• WHAT IS NEEDED: Lines containing the word "lifts" need to be counted. Please reply with how many there are, and nothing else.

..............................

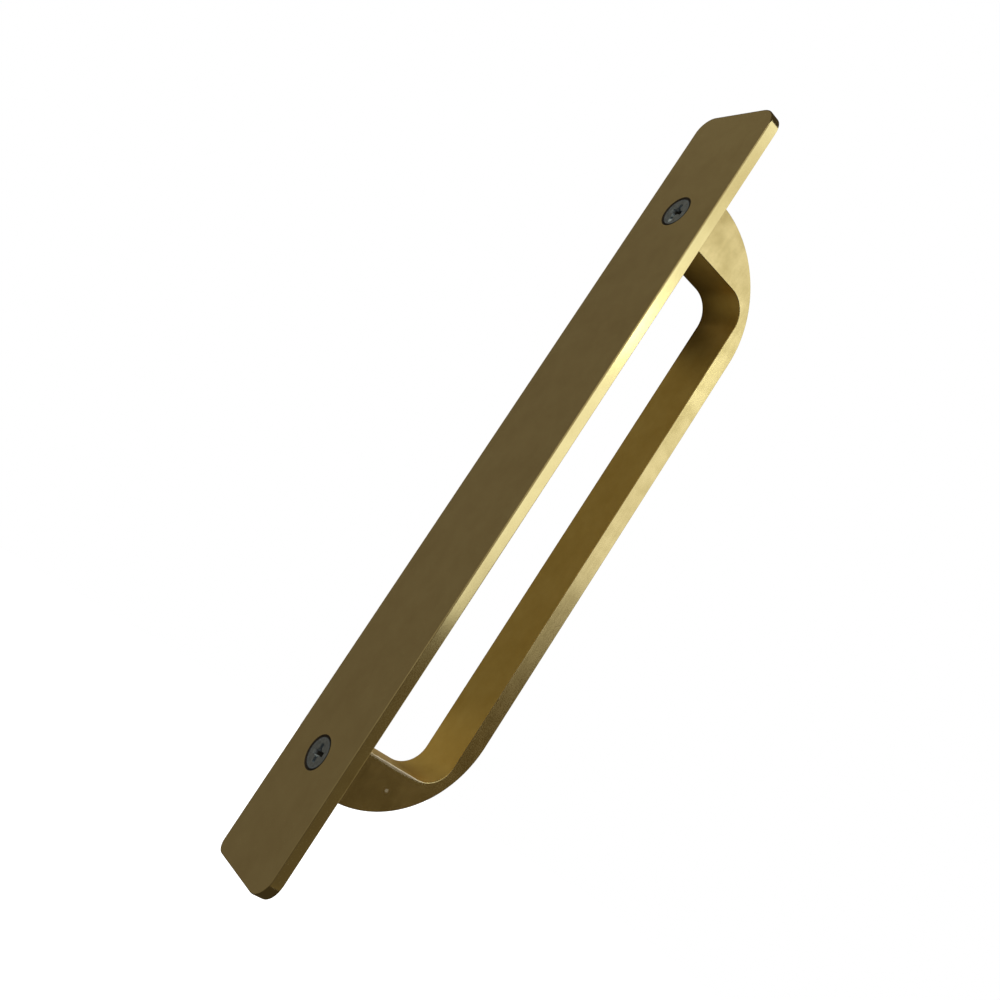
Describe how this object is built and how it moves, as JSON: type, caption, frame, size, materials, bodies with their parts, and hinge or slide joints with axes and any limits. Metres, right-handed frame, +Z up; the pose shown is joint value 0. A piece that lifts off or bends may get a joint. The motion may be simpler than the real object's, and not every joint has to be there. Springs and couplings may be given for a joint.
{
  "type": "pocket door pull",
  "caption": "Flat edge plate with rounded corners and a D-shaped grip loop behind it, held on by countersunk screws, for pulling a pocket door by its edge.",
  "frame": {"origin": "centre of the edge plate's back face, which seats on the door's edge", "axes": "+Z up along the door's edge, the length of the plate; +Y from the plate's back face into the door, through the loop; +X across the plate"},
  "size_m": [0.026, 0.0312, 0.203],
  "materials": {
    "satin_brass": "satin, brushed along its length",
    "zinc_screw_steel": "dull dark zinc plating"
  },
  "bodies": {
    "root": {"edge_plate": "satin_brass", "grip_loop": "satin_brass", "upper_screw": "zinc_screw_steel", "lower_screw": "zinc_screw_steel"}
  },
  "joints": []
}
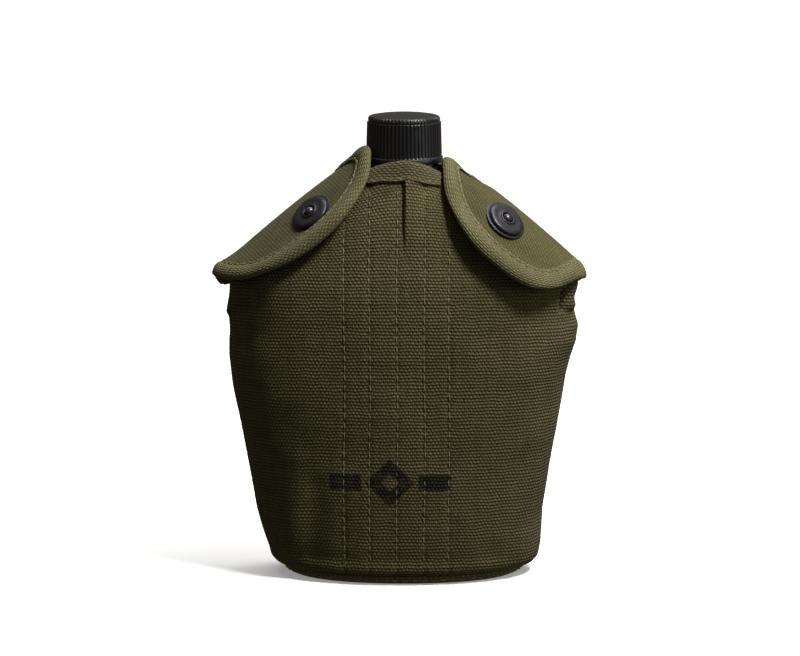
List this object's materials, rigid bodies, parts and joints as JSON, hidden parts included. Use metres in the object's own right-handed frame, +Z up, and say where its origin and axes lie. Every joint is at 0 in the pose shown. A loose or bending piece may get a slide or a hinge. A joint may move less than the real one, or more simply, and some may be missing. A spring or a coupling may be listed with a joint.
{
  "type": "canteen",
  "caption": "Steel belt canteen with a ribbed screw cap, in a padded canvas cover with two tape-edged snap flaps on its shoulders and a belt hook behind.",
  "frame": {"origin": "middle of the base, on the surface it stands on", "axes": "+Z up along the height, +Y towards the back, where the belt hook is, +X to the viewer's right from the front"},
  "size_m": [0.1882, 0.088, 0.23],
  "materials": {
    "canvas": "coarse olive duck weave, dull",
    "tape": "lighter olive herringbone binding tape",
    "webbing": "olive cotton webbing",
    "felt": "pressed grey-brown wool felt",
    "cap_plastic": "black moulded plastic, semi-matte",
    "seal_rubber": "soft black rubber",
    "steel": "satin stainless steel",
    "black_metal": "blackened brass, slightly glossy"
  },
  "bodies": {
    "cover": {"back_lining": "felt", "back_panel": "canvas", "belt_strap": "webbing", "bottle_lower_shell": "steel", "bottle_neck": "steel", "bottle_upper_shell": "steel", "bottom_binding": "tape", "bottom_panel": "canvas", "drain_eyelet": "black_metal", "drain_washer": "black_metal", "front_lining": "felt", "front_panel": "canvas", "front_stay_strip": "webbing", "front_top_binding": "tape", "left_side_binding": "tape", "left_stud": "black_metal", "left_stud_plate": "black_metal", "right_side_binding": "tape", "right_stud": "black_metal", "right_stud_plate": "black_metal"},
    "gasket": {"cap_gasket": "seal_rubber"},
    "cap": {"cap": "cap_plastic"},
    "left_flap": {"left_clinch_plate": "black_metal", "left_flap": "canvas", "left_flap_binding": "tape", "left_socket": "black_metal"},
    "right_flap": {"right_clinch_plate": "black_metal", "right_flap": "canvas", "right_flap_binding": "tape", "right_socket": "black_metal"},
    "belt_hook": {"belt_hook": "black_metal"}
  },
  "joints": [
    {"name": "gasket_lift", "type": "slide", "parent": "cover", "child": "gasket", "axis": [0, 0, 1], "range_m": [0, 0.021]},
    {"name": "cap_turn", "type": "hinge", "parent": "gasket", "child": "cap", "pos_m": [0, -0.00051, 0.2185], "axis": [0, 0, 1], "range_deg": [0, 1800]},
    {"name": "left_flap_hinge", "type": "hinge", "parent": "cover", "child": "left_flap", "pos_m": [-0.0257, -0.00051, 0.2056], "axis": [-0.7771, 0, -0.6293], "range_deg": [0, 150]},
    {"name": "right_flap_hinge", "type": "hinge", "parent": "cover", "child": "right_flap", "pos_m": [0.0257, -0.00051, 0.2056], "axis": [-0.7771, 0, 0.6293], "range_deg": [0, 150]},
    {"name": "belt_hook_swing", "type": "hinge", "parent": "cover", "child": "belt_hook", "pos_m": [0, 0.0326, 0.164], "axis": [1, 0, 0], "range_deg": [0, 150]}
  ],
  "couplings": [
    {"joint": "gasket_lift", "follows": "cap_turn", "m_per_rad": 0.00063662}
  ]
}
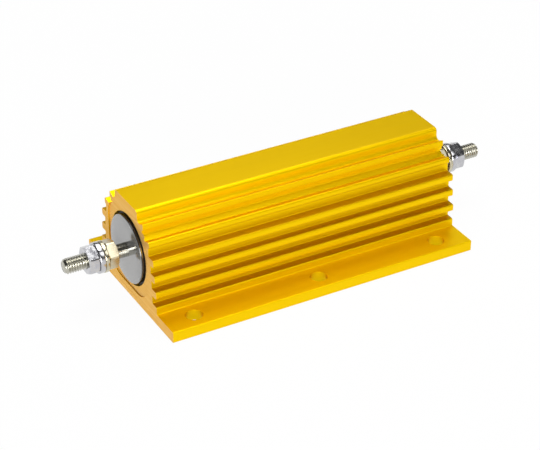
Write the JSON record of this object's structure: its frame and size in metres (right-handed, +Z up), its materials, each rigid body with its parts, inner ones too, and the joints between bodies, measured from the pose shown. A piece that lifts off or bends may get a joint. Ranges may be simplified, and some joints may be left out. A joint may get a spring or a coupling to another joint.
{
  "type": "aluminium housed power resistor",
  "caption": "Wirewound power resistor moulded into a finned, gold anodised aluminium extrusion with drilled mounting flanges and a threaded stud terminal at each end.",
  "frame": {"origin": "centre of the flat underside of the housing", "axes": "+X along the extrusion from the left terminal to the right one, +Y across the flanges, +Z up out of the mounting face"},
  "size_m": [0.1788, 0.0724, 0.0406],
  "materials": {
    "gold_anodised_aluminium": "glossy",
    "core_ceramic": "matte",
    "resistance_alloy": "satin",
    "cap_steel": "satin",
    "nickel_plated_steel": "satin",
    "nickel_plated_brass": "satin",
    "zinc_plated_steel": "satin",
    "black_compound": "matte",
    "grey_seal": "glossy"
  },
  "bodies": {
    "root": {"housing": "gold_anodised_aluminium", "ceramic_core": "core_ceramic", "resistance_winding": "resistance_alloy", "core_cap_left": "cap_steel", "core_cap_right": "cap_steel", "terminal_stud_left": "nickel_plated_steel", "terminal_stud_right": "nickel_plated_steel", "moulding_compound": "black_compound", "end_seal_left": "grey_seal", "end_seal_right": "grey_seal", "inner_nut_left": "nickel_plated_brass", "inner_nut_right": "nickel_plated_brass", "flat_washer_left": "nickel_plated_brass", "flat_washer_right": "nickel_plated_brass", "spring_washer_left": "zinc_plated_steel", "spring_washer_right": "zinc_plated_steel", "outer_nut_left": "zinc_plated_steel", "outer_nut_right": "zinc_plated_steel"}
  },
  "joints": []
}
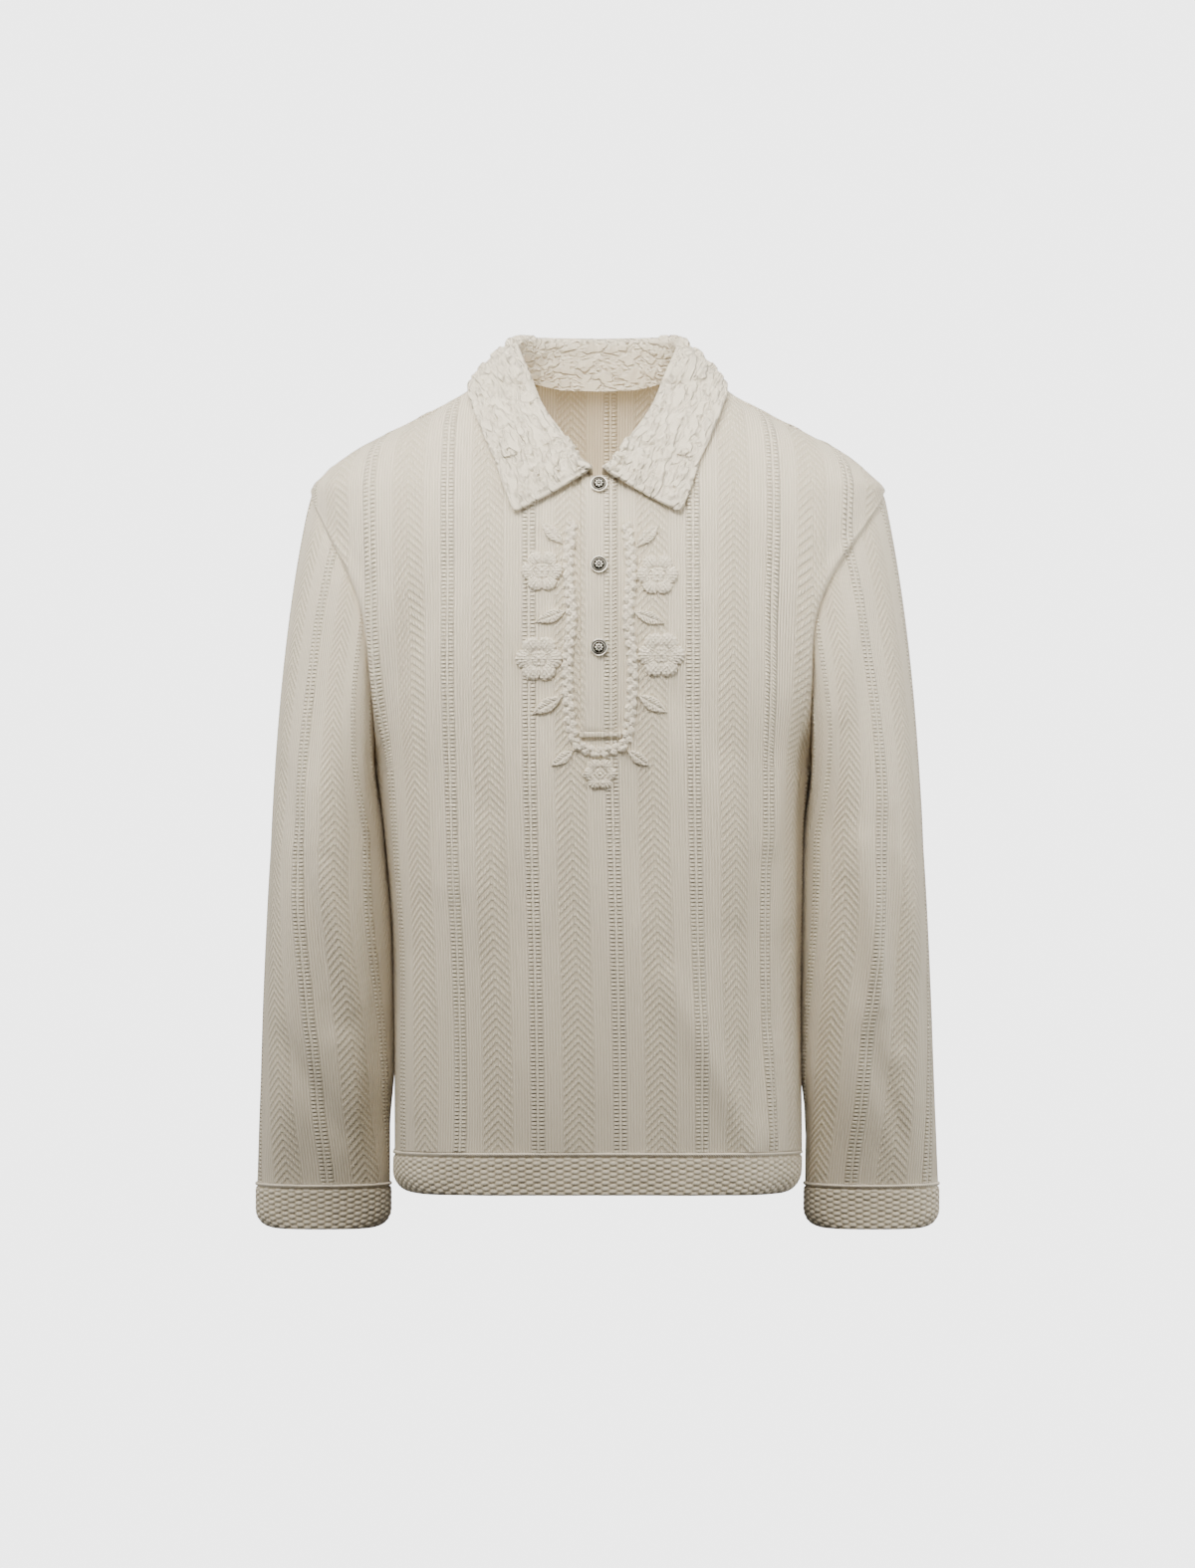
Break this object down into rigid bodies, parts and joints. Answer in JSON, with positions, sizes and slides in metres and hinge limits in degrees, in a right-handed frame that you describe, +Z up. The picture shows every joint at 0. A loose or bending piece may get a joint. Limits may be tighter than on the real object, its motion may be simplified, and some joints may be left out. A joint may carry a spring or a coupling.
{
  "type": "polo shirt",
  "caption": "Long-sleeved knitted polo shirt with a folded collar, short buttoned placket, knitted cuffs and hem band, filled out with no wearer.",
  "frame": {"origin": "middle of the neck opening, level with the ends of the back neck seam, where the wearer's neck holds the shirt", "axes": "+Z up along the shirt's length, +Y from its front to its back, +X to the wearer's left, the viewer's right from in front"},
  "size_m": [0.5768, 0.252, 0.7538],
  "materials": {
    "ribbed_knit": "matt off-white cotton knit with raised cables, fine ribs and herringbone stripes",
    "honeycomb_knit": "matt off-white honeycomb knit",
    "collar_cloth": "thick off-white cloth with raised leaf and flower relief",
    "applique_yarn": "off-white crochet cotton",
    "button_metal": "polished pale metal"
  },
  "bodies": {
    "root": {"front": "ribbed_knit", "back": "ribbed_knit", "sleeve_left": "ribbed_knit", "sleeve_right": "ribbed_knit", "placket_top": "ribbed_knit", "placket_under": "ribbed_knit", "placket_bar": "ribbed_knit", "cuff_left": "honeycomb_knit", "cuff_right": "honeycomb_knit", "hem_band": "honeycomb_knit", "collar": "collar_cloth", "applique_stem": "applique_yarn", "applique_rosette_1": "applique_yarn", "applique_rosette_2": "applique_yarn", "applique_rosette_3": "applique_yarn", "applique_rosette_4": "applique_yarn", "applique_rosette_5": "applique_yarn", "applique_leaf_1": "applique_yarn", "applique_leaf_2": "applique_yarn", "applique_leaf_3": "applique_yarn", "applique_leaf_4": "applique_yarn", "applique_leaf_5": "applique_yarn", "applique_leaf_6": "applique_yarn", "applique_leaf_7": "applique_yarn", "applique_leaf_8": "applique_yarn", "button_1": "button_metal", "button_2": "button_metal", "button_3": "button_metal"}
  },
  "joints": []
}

..............................

• REPLY TO THE EXERCISE: 2